OBJECTIVE: Transcribe only the lines of the listing below from the one holding "Keep writing the build123d" through the one holding "return outline(inset, inset, inset, FORE_CORNER", inclusive, without any change.

Saved data entries:
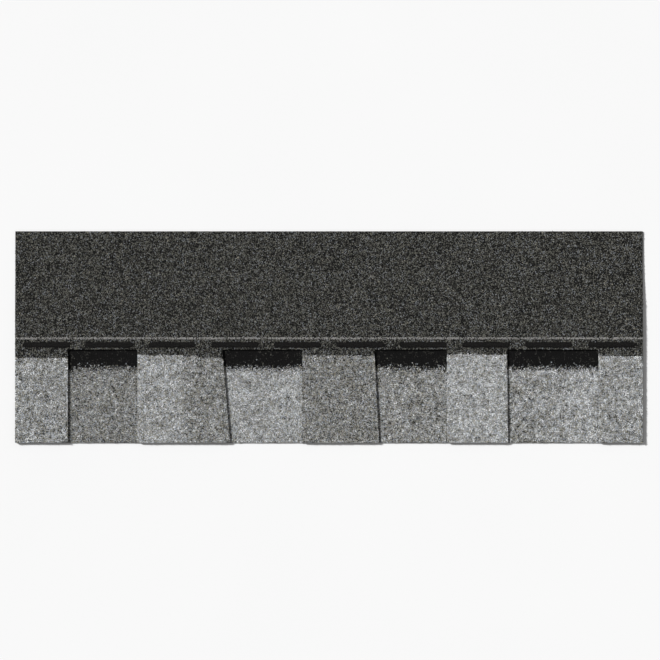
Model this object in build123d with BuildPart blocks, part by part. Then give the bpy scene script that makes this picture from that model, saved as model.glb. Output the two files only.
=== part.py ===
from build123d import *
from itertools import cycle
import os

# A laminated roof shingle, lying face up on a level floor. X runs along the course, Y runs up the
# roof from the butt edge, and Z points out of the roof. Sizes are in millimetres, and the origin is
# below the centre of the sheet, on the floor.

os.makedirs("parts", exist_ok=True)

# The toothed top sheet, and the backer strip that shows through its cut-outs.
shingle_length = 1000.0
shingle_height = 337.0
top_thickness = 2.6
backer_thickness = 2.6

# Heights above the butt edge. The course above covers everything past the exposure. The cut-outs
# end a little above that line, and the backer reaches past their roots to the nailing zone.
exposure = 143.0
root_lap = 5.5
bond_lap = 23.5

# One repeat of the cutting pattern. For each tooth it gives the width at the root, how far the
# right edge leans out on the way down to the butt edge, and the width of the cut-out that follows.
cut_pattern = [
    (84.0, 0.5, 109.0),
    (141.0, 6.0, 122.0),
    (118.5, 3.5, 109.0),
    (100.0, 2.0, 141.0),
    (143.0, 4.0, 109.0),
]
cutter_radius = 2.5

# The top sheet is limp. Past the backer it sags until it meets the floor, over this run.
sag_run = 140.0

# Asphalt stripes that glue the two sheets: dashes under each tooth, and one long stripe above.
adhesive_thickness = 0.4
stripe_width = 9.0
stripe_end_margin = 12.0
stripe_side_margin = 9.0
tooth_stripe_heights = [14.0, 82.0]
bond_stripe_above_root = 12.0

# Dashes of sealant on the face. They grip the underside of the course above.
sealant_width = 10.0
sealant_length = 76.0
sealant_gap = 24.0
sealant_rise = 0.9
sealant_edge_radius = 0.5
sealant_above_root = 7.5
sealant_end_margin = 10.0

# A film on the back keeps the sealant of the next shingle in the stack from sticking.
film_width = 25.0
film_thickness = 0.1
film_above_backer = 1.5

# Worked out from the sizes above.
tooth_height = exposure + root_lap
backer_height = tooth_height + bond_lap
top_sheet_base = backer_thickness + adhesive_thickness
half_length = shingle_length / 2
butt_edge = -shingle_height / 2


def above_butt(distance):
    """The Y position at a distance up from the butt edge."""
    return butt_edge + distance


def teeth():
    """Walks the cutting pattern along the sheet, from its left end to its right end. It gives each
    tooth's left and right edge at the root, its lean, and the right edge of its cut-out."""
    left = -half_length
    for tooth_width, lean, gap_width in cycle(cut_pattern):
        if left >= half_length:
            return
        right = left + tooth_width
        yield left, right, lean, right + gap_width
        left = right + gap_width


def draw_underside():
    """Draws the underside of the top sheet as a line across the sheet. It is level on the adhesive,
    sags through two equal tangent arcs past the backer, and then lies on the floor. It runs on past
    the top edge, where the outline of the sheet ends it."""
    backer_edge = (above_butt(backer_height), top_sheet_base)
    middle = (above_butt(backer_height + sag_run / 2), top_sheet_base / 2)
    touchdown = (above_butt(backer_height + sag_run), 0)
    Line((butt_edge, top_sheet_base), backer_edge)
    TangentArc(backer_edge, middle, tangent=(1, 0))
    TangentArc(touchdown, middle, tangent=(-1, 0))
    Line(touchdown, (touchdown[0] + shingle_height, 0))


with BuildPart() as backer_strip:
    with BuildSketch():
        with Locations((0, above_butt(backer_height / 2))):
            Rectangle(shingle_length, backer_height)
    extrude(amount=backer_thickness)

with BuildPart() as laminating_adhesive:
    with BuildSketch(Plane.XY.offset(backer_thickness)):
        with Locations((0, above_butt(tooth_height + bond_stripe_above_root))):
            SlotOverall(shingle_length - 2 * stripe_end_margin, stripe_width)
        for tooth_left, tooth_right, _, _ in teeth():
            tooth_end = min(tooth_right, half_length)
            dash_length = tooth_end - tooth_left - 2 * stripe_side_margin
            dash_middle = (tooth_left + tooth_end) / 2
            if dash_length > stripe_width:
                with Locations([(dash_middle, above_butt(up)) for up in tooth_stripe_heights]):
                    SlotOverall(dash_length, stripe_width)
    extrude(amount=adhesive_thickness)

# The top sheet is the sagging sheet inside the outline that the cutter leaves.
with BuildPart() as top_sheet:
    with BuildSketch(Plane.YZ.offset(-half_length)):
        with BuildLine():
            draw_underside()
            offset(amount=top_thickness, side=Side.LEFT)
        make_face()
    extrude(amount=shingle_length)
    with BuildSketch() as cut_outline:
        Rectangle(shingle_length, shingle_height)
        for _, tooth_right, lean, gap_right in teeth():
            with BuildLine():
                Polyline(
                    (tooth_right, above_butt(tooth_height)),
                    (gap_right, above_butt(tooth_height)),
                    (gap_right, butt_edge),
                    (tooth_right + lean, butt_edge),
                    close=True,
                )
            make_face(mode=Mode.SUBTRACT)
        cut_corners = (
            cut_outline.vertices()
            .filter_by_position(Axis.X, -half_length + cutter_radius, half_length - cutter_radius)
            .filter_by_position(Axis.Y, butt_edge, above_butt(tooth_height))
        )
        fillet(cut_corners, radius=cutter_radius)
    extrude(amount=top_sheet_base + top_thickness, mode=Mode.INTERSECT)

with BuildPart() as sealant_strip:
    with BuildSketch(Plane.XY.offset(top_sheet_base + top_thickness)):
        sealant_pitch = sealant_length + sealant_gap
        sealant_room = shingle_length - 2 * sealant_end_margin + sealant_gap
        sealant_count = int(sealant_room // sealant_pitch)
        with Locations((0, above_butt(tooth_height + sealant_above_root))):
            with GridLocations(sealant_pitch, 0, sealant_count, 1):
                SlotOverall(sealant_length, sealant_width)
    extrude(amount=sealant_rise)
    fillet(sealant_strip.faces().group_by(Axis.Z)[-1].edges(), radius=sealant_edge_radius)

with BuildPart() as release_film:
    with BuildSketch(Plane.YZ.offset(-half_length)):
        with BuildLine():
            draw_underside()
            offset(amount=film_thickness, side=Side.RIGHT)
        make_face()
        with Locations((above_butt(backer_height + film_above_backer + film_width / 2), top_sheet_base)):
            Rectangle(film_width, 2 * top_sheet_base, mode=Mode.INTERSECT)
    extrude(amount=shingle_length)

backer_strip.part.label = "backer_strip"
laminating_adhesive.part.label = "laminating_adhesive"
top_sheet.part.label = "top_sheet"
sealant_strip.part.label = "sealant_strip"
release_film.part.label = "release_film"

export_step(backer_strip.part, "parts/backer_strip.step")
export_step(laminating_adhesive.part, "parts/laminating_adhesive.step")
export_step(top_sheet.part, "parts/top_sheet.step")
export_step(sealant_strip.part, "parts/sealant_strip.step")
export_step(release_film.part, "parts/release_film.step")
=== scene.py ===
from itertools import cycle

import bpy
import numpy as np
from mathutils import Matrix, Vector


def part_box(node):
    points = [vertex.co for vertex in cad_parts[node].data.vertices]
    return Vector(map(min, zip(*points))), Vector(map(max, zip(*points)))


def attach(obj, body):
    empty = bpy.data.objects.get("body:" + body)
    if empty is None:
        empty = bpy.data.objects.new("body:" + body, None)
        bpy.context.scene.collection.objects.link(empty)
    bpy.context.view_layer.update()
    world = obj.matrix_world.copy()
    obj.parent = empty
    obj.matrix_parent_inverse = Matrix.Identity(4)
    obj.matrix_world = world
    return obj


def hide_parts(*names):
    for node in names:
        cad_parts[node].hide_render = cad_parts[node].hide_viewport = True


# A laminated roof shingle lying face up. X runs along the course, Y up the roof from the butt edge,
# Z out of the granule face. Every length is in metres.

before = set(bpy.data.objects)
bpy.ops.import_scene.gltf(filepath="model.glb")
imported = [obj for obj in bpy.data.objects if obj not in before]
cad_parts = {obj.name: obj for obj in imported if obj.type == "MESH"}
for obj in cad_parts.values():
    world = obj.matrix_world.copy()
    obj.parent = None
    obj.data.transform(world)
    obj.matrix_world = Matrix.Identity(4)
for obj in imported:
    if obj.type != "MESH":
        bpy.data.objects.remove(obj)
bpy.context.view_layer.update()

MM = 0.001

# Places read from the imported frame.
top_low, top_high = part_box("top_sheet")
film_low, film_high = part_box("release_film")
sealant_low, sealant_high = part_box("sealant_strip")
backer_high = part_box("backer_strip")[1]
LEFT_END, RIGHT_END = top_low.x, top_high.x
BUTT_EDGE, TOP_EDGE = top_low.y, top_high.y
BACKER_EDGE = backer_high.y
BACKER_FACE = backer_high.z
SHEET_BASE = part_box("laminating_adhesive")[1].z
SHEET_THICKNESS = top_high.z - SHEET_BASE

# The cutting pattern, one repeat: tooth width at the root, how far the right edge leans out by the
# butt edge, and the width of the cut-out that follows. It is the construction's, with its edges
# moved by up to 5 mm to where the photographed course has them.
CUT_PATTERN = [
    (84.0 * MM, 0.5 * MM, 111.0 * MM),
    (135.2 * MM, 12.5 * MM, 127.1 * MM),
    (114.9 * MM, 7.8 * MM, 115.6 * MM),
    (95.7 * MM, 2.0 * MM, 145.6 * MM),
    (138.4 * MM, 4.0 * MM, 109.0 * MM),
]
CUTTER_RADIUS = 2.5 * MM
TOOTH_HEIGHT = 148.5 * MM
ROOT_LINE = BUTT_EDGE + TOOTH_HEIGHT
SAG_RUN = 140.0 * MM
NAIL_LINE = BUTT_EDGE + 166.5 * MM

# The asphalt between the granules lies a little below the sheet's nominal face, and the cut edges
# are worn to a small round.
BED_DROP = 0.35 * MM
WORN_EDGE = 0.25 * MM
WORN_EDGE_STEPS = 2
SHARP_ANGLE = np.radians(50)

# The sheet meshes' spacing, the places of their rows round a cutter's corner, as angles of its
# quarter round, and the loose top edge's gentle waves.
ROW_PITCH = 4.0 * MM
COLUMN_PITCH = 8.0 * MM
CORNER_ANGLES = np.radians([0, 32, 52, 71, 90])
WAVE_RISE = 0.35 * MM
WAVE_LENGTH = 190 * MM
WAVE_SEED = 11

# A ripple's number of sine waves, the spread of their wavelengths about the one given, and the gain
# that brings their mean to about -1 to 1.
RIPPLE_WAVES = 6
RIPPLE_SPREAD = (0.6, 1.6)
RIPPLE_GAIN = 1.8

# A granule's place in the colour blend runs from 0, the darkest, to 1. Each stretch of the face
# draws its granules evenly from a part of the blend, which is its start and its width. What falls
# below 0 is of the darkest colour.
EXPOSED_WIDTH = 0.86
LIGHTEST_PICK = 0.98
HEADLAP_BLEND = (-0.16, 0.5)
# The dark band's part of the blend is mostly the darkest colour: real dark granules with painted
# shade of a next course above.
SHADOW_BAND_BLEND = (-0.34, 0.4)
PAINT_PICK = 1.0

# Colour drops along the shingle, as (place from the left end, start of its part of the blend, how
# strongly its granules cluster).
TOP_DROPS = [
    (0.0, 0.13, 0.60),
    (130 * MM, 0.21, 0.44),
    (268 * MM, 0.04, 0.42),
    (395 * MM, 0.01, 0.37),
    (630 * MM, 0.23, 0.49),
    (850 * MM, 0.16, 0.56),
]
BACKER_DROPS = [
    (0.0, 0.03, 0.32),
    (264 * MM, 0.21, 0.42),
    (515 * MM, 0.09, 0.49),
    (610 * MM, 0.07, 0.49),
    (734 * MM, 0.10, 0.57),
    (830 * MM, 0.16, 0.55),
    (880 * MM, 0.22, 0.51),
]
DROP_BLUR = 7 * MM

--

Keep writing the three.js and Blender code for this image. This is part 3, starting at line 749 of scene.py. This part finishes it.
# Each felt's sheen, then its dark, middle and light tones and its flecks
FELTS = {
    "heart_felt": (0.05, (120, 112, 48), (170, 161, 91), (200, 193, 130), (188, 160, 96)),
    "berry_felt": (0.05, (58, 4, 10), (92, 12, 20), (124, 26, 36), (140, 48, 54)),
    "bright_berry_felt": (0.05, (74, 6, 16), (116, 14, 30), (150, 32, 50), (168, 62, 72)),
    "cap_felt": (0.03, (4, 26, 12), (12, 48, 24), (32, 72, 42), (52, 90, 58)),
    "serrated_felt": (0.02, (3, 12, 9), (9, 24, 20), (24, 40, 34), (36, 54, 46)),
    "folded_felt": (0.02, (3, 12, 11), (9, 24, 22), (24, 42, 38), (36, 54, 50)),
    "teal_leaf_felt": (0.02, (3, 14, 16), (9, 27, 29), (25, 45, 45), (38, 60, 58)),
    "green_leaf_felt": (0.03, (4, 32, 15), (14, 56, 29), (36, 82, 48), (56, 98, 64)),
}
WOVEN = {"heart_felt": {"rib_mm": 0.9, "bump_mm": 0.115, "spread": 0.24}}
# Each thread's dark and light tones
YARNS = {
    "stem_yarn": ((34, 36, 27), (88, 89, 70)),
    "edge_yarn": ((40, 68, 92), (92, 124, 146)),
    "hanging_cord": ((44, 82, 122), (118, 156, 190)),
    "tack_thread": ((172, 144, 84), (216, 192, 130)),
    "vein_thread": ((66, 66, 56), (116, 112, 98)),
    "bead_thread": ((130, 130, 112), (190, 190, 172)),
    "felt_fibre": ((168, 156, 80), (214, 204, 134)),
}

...

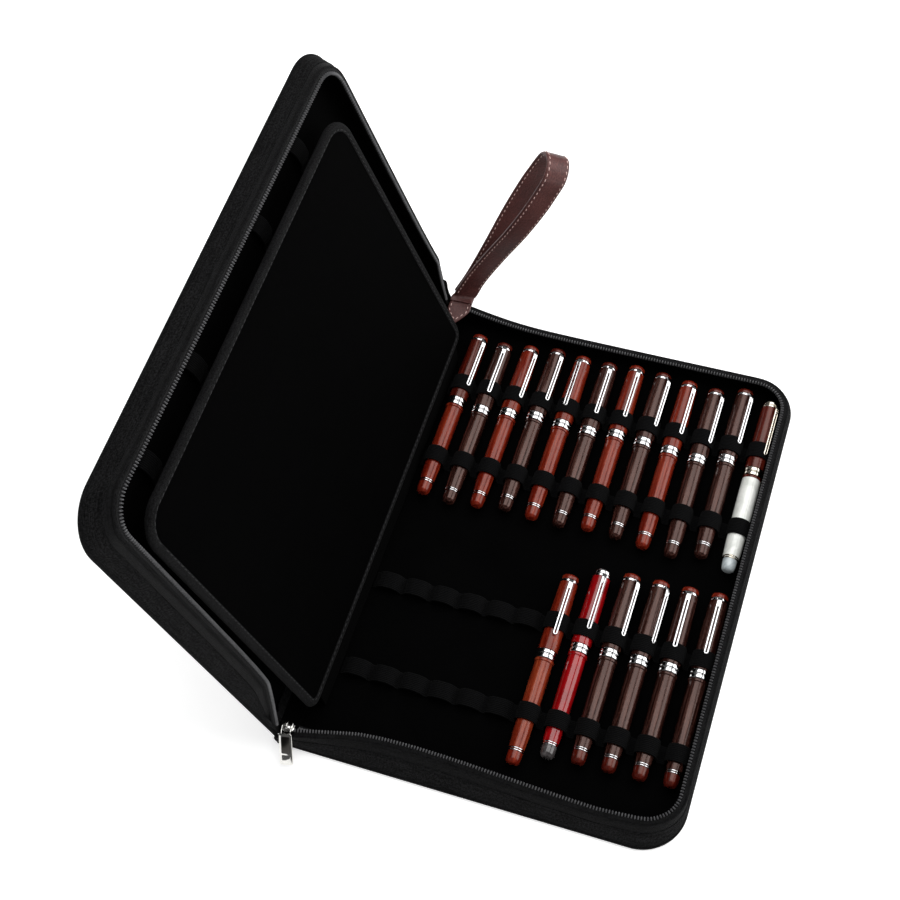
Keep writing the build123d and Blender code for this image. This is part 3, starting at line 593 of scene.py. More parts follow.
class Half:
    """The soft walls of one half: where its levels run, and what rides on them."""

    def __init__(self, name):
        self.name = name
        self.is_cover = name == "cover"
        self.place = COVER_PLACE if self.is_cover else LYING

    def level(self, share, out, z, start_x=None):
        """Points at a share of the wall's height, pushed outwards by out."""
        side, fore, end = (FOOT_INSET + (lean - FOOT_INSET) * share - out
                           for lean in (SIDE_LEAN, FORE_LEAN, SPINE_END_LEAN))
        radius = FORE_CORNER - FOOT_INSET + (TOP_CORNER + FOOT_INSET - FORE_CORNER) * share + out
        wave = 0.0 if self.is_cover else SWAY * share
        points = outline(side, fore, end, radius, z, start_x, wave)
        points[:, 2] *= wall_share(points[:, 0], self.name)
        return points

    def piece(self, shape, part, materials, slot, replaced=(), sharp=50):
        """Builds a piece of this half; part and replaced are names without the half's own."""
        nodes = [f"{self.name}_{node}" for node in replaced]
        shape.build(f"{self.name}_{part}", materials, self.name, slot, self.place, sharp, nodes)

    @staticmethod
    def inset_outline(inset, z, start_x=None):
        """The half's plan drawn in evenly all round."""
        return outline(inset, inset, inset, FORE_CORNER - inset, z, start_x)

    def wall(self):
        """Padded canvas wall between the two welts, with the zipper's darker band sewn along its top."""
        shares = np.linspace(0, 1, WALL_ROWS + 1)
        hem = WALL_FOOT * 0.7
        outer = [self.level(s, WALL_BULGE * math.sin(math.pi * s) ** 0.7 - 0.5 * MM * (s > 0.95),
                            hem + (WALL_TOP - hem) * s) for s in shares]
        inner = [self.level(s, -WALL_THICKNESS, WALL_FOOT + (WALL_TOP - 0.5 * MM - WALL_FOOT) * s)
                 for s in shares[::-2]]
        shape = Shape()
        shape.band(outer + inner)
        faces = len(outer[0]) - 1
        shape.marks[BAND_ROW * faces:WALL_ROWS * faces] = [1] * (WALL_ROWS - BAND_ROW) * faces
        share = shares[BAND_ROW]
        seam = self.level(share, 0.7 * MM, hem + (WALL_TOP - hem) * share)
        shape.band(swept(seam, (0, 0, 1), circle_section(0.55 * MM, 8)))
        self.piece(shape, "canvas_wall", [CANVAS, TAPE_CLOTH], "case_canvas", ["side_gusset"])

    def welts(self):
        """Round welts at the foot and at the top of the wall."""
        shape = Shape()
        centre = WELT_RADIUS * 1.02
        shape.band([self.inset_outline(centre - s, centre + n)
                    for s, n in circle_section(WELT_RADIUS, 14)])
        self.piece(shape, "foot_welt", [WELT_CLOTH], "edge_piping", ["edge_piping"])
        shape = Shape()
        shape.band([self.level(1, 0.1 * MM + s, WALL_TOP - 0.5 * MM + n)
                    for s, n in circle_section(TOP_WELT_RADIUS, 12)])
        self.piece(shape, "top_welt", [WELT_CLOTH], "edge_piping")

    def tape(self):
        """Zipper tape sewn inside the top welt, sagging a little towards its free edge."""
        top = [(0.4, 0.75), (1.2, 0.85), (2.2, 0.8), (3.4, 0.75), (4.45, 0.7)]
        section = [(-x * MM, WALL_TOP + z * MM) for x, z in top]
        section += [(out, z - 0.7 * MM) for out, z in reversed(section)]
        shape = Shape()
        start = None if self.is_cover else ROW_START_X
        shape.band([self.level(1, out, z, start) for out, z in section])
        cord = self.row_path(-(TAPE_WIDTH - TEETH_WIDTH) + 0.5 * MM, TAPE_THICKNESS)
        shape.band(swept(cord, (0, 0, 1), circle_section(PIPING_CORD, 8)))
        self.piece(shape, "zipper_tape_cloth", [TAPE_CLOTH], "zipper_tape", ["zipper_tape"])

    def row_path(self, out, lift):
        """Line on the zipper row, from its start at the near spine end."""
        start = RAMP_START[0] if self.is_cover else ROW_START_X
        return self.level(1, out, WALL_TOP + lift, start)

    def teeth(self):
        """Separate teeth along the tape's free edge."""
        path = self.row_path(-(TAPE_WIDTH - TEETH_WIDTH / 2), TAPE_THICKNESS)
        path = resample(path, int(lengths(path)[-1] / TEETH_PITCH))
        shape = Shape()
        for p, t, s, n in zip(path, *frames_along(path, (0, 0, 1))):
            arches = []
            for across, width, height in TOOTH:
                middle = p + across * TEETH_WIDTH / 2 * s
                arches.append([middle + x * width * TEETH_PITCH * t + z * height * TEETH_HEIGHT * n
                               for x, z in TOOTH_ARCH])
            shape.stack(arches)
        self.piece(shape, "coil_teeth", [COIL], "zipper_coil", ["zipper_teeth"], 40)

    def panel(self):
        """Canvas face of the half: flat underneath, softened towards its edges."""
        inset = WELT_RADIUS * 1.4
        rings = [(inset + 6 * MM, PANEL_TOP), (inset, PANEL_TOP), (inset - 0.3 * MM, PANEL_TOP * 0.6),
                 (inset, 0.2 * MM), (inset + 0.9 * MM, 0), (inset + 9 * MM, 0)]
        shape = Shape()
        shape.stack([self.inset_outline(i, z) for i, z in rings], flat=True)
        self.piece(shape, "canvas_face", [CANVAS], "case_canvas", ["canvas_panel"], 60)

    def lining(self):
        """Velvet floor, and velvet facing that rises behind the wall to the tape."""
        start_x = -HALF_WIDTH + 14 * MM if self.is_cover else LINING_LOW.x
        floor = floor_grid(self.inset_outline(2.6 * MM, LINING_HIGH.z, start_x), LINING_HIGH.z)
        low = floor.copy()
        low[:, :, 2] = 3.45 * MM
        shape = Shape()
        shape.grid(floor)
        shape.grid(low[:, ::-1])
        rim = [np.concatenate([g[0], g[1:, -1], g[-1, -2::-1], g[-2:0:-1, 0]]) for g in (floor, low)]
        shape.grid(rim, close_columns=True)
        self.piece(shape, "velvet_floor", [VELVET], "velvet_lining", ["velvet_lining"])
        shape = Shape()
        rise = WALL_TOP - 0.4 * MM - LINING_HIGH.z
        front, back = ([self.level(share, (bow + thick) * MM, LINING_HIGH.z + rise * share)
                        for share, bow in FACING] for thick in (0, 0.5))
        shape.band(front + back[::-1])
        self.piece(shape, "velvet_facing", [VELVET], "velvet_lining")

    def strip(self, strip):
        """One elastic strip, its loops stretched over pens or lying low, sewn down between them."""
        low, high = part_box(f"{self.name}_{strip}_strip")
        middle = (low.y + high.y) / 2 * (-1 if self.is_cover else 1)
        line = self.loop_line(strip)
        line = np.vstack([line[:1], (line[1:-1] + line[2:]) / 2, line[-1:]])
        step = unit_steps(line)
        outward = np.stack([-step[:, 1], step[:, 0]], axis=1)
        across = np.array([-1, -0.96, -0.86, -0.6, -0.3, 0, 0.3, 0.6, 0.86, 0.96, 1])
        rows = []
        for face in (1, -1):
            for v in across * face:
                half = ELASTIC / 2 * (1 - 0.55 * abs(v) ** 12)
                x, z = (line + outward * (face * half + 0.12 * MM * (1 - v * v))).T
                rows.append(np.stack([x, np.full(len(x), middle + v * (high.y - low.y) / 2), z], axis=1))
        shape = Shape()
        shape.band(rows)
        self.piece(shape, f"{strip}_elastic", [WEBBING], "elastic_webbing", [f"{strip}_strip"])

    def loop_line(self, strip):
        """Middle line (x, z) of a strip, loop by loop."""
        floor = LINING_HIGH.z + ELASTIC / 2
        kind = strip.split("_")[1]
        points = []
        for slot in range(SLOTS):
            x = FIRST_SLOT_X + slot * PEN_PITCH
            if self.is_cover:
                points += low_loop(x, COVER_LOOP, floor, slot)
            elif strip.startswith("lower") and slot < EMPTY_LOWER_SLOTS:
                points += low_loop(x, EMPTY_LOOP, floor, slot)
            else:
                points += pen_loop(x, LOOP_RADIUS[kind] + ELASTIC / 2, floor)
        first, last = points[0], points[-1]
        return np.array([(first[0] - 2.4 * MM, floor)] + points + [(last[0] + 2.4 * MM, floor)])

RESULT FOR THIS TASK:
Keep writing the build123d and Blender code for this image. This is part 3, starting at line 593 of scene.py. More parts follow.
class Half:
    """The soft walls of one half: where its levels run, and what rides on them."""

    def __init__(self, name):
        self.name = name
        self.is_cover = name == "cover"
        self.place = COVER_PLACE if self.is_cover else LYING

    def level(self, share, out, z, start_x=None):
        """Points at a share of the wall's height, pushed outwards by out."""
        side, fore, end = (FOOT_INSET + (lean - FOOT_INSET) * share - out
                           for lean in (SIDE_LEAN, FORE_LEAN, SPINE_END_LEAN))
        radius = FORE_CORNER - FOOT_INSET + (TOP_CORNER + FOOT_INSET - FORE_CORNER) * share + out
        wave = 0.0 if self.is_cover else SWAY * share
        points = outline(side, fore, end, radius, z, start_x, wave)
        points[:, 2] *= wall_share(points[:, 0], self.name)
        return points

    def piece(self, shape, part, materials, slot, replaced=(), sharp=50):
        """Builds a piece of this half; part and replaced are names without the half's own."""
        nodes = [f"{self.name}_{node}" for node in replaced]
        shape.build(f"{self.name}_{part}", materials, self.name, slot, self.place, sharp, nodes)

    @staticmethod
    def inset_outline(inset, z, start_x=None):
        """The half's plan drawn in evenly all round."""
        return outline(inset, inset, inset, FORE_CORNER - inset, z, start_x)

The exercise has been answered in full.